Requirements: Write every line of the material out exactly as shown.

Records for this task:
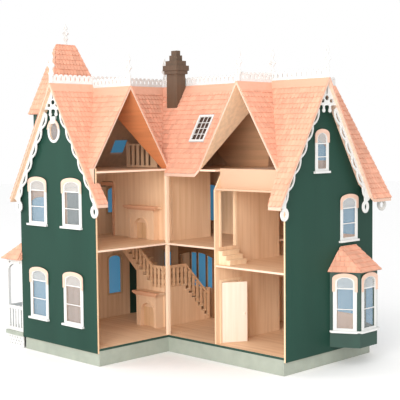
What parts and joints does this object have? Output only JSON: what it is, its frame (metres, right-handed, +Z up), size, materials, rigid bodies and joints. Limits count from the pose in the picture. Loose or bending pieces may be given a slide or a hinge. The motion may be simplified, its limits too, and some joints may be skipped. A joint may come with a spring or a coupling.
{
  "type": "wooden dollhouse",
  "caption": "Gothic wooden dollhouse on an L plan with an open back: gabled shingle roofs, stairs, fireplaces, a tower, bay, porch and hinged doors.",
  "frame": {"origin": "on the ground under the centre of the house's bounding box", "axes": "+Z up; +X along the right arm towards its end gable with the bay; +Y from the open court towards the rear wing"},
  "size_m": [1, 0.7106, 0.9593],
  "materials": {
    "sage_board": "pale sage paint on plywood, satin",
    "green_wall": "dark green paint on plywood, satin",
    "bare_wood": "unfinished basswood plywood, matt",
    "white_trim": "white painted plywood, satin",
    "shingle": "salmon stained wooden shingles, matt",
    "chimney_brown": "dark brown painted wood, matt"
  },
  "bodies": {
    "house": {"foundation_court": "sage_board", "foundation_front": "sage_board", "foundation_back": "sage_board", "tower_foundation": "sage_board", "porch_deck": "sage_board", "entry_steps": "sage_board", "end_wall_left": "green_wall", "end_wall_right": "green_wall", "facade_wall": "green_wall", "back_wall": "green_wall", "wing_side_wall": "green_wall", "wing_back_wall": "green_wall", "tower_walls": "green_wall", "bay_walls": "green_wall", "ground_floor_left": "bare_wood", "ground_floor_right": "bare_wood", "second_floor_left": "bare_wood", "second_floor_hall": "bare_wood", "second_floor_right": "bare_wood", "attic_floor_main": "bare_wood", "attic_floor_right": "bare_wood", "landing_wall": "bare_wood", "second_floor_partition": "bare_wood", "hall_wall": "bare_wood", "hall_partition": "bare_wood", "corner_post": "bare_wood", "lower_stair_flight": "bare_wood", "upper_stair_flight": "bare_wood", "stair_landing": "bare_wood", "bedroom_steps": "bare_wood", "lower_stair_rail": "bare_wood", "upper_stair_rail": "bare_wood", "attic_railing": "bare_wood", "parlor_fireplace": "bare_wood", "bedroom_fireplace": "bare_wood", "porch_frame": "white_trim", "left_cresting": "white_trim", "right_cresting": "white_trim", "tower_finial": "white_trim", "left_vergeboard": "white_trim", "right_vergeboard": "white_trim", "wing_vergeboard": "white_trim", "skylight_frame": "white_trim", "left_roof_end": "shingle", "left_roof_corner": "shingle", "left_roof_back": "shingle", "left_roof_front": "shingle", "left_gable_roof": "shingle", "right_roof_corner": "shingle", "right_roof_end": "shingle", "right_roof_back": "shingle", "right_roof_back_end": "shingle", "right_gable_roof": "shingle", "wing_roof": "shingle", "tower_roof": "shingle", "bay_roof": "shingle", "porch_roof": "shingle", "chimney": "chimney_brown"},
    "kitchen_door": {"kitchen_door": "bare_wood"},
    "front_door": {"front_door": "green_wall"}
  },
  "joints": [
    {"name": "kitchen_door_hinge", "type": "hinge", "parent": "house", "child": "kitchen_door", "pos_m": [0.1753, -0.04845, 0.13], "axis": [0, 0, 1], "range_deg": [-61, 29]},
    {"name": "front_door_hinge", "type": "hinge", "parent": "house", "child": "front_door", "pos_m": [-0.3527, 0.15025, 0.13], "axis": [0, 0, 1], "range_deg": [0, 95]}
  ]
}
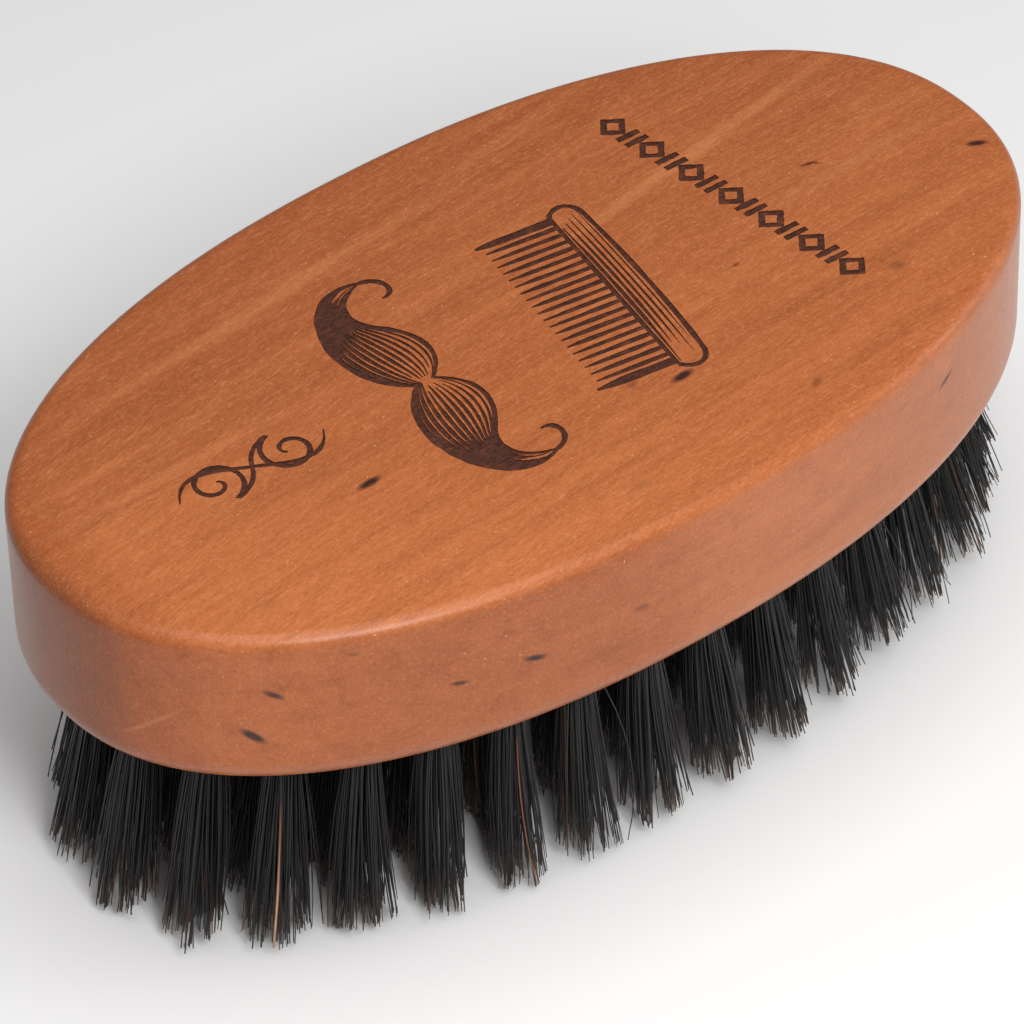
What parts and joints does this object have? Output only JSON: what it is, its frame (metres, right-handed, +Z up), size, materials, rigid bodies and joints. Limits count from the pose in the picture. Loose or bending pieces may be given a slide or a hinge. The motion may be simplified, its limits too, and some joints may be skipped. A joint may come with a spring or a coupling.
{
  "type": "beard brush",
  "caption": "Oval palm beard brush: a flat-backed pearwood block with rounded edges, bored with blind holes that hold leaning, flared tufts of dark boar bristle.",
  "frame": {"origin": "centre of the bristle-tip plane that the brush stands on", "axes": "+X along the block's length, +Z up, from the bristle tips to the flat wooden back"},
  "size_m": [0.115, 0.063, 0.0443],
  "materials": {
    "pearwood": "satin oiled pearwood, orange-brown, fine grain along the block",
    "boar_bristle": "natural black boar bristle with a soft sheen, brown at some tips",
    "anchor_wire": "flat drawn wire, dull"
  },
  "bodies": {
    "root": {"wood_block": "pearwood", "edge_tuft_01": "boar_bristle", "edge_tuft_02": "boar_bristle", "edge_tuft_03": "boar_bristle", "edge_tuft_04": "boar_bristle", "edge_tuft_05": "boar_bristle", "edge_tuft_06": "boar_bristle", "edge_tuft_07": "boar_bristle", "edge_tuft_08": "boar_bristle", "edge_tuft_09": "boar_bristle", "edge_tuft_10": "boar_bristle", "edge_tuft_11": "boar_bristle", "edge_tuft_12": "boar_bristle", "edge_tuft_13": "boar_bristle", "edge_tuft_14": "boar_bristle", "edge_tuft_15": "boar_bristle", "edge_tuft_16": "boar_bristle", "edge_tuft_17": "boar_bristle", "edge_tuft_18": "boar_bristle", "edge_tuft_19": "boar_bristle", "edge_tuft_20": "boar_bristle", "edge_tuft_21": "boar_bristle", "edge_tuft_22": "boar_bristle", "edge_tuft_23": "boar_bristle", "edge_tuft_24": "boar_bristle", "edge_tuft_25": "boar_bristle", "edge_tuft_26": "boar_bristle", "edge_tuft_27": "boar_bristle", "edge_tuft_28": "boar_bristle", "edge_tuft_29": "boar_bristle", "edge_tuft_30": "boar_bristle", "edge_tuft_31": "boar_bristle", "edge_tuft_32": "boar_bristle", "second_row_tuft_01": "boar_bristle", "second_row_tuft_02": "boar_bristle", "second_row_tuft_03": "boar_bristle", "second_row_tuft_04": "boar_bristle", "second_row_tuft_05": "boar_bristle", "second_row_tuft_06": "boar_bristle", "second_row_tuft_07": "boar_bristle", "second_row_tuft_08": "boar_bristle", "second_row_tuft_09": "boar_bristle", "second_row_tuft_10": "boar_bristle", "second_row_tuft_11": "boar_bristle", "second_row_tuft_12": "boar_bristle", "second_row_tuft_13": "boar_bristle", "second_row_tuft_14": "boar_bristle", "second_row_tuft_15": "boar_bristle", "second_row_tuft_16": "boar_bristle", "second_row_tuft_17": "boar_bristle", "second_row_tuft_18": "boar_bristle", "second_row_tuft_19": "boar_bristle", "second_row_tuft_20": "boar_bristle", "second_row_tuft_21": "boar_bristle", "second_row_tuft_22": "boar_bristle", "second_row_tuft_23": "boar_bristle", "second_row_tuft_24": "boar_bristle", "second_row_tuft_25": "boar_bristle", "inner_tufts": "boar_bristle"}
  },
  "joints": []
}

Task solution:
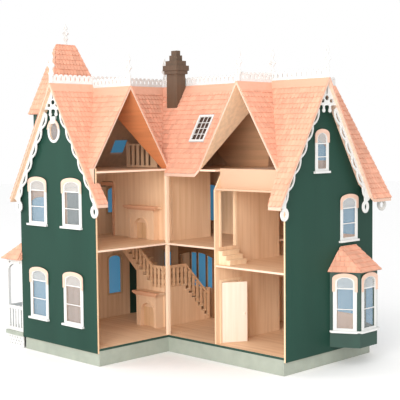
What parts and joints does this object have? Output only JSON: what it is, its frame (metres, right-handed, +Z up), size, materials, rigid bodies and joints. Limits count from the pose in the picture. Loose or bending pieces may be given a slide or a hinge. The motion may be simplified, its limits too, and some joints may be skipped. A joint may come with a spring or a coupling.
{
  "type": "wooden dollhouse",
  "caption": "Gothic wooden dollhouse on an L plan with an open back: gabled shingle roofs, stairs, fireplaces, a tower, bay, porch and hinged doors.",
  "frame": {"origin": "on the ground under the centre of the house's bounding box", "axes": "+Z up; +X along the right arm towards its end gable with the bay; +Y from the open court towards the rear wing"},
  "size_m": [1, 0.7106, 0.9593],
  "materials": {
    "sage_board": "pale sage paint on plywood, satin",
    "green_wall": "dark green paint on plywood, satin",
    "bare_wood": "unfinished basswood plywood, matt",
    "white_trim": "white painted plywood, satin",
    "shingle": "salmon stained wooden shingles, matt",
    "chimney_brown": "dark brown painted wood, matt"
  },
  "bodies": {
    "house": {"foundation_court": "sage_board", "foundation_front": "sage_board", "foundation_back": "sage_board", "tower_foundation": "sage_board", "porch_deck": "sage_board", "entry_steps": "sage_board", "end_wall_left": "green_wall", "end_wall_right": "green_wall", "facade_wall": "green_wall", "back_wall": "green_wall", "wing_side_wall": "green_wall", "wing_back_wall": "green_wall", "tower_walls": "green_wall", "bay_walls": "green_wall", "ground_floor_left": "bare_wood", "ground_floor_right": "bare_wood", "second_floor_left": "bare_wood", "second_floor_hall": "bare_wood", "second_floor_right": "bare_wood", "attic_floor_main": "bare_wood", "attic_floor_right": "bare_wood", "landing_wall": "bare_wood", "second_floor_partition": "bare_wood", "hall_wall": "bare_wood", "hall_partition": "bare_wood", "corner_post": "bare_wood", "lower_stair_flight": "bare_wood", "upper_stair_flight": "bare_wood", "stair_landing": "bare_wood", "bedroom_steps": "bare_wood", "lower_stair_rail": "bare_wood", "upper_stair_rail": "bare_wood", "attic_railing": "bare_wood", "parlor_fireplace": "bare_wood", "bedroom_fireplace": "bare_wood", "porch_frame": "white_trim", "left_cresting": "white_trim", "right_cresting": "white_trim", "tower_finial": "white_trim", "left_vergeboard": "white_trim", "right_vergeboard": "white_trim", "wing_vergeboard": "white_trim", "skylight_frame": "white_trim", "left_roof_end": "shingle", "left_roof_corner": "shingle", "left_roof_back": "shingle", "left_roof_front": "shingle", "left_gable_roof": "shingle", "right_roof_corner": "shingle", "right_roof_end": "shingle", "right_roof_back": "shingle", "right_roof_back_end": "shingle", "right_gable_roof": "shingle", "wing_roof": "shingle", "tower_roof": "shingle", "bay_roof": "shingle", "porch_roof": "shingle", "chimney": "chimney_brown"},
    "kitchen_door": {"kitchen_door": "bare_wood"},
    "front_door": {"front_door": "green_wall"}
  },
  "joints": [
    {"name": "kitchen_door_hinge", "type": "hinge", "parent": "house", "child": "kitchen_door", "pos_m": [0.1753, -0.04845, 0.13], "axis": [0, 0, 1], "range_deg": [-61, 29]},
    {"name": "front_door_hinge", "type": "hinge", "parent": "house", "child": "front_door", "pos_m": [-0.3527, 0.15025, 0.13], "axis": [0, 0, 1], "range_deg": [0, 95]}
  ]
}
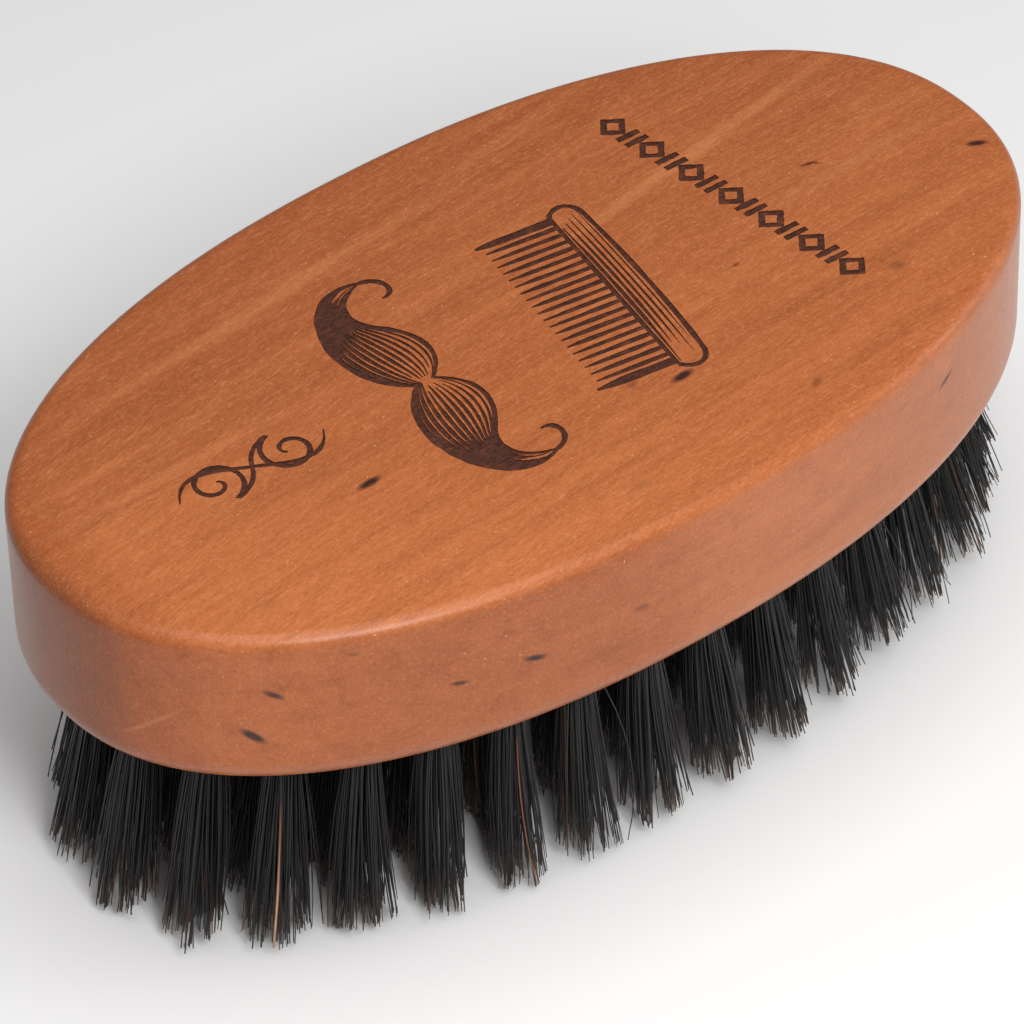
What parts and joints does this object have? Output only JSON: what it is, its frame (metres, right-handed, +Z up), size, materials, rigid bodies and joints. Limits count from the pose in the picture. Loose or bending pieces may be given a slide or a hinge. The motion may be simplified, its limits too, and some joints may be skipped. A joint may come with a spring or a coupling.
{
  "type": "beard brush",
  "caption": "Oval palm beard brush: a flat-backed pearwood block with rounded edges, bored with blind holes that hold leaning, flared tufts of dark boar bristle.",
  "frame": {"origin": "centre of the bristle-tip plane that the brush stands on", "axes": "+X along the block's length, +Z up, from the bristle tips to the flat wooden back"},
  "size_m": [0.115, 0.063, 0.0443],
  "materials": {
    "pearwood": "satin oiled pearwood, orange-brown, fine grain along the block",
    "boar_bristle": "natural black boar bristle with a soft sheen, brown at some tips",
    "anchor_wire": "flat drawn wire, dull"
  },
  "bodies": {
    "root": {"wood_block": "pearwood", "edge_tuft_01": "boar_bristle", "edge_tuft_02": "boar_bristle", "edge_tuft_03": "boar_bristle", "edge_tuft_04": "boar_bristle", "edge_tuft_05": "boar_bristle", "edge_tuft_06": "boar_bristle", "edge_tuft_07": "boar_bristle", "edge_tuft_08": "boar_bristle", "edge_tuft_09": "boar_bristle", "edge_tuft_10": "boar_bristle", "edge_tuft_11": "boar_bristle", "edge_tuft_12": "boar_bristle", "edge_tuft_13": "boar_bristle", "edge_tuft_14": "boar_bristle", "edge_tuft_15": "boar_bristle", "edge_tuft_16": "boar_bristle", "edge_tuft_17": "boar_bristle", "edge_tuft_18": "boar_bristle", "edge_tuft_19": "boar_bristle", "edge_tuft_20": "boar_bristle", "edge_tuft_21": "boar_bristle", "edge_tuft_22": "boar_bristle", "edge_tuft_23": "boar_bristle", "edge_tuft_24": "boar_bristle", "edge_tuft_25": "boar_bristle", "edge_tuft_26": "boar_bristle", "edge_tuft_27": "boar_bristle", "edge_tuft_28": "boar_bristle", "edge_tuft_29": "boar_bristle", "edge_tuft_30": "boar_bristle", "edge_tuft_31": "boar_bristle", "edge_tuft_32": "boar_bristle", "second_row_tuft_01": "boar_bristle", "second_row_tuft_02": "boar_bristle", "second_row_tuft_03": "boar_bristle", "second_row_tuft_04": "boar_bristle", "second_row_tuft_05": "boar_bristle", "second_row_tuft_06": "boar_bristle", "second_row_tuft_07": "boar_bristle", "second_row_tuft_08": "boar_bristle", "second_row_tuft_09": "boar_bristle", "second_row_tuft_10": "boar_bristle", "second_row_tuft_11": "boar_bristle", "second_row_tuft_12": "boar_bristle", "second_row_tuft_13": "boar_bristle", "second_row_tuft_14": "boar_bristle", "second_row_tuft_15": "boar_bristle", "second_row_tuft_16": "boar_bristle", "second_row_tuft_17": "boar_bristle", "second_row_tuft_18": "boar_bristle", "second_row_tuft_19": "boar_bristle", "second_row_tuft_20": "boar_bristle", "second_row_tuft_21": "boar_bristle", "second_row_tuft_22": "boar_bristle", "second_row_tuft_23": "boar_bristle", "second_row_tuft_24": "boar_bristle", "second_row_tuft_25": "boar_bristle", "inner_tufts": "boar_bristle"}
  },
  "joints": []
}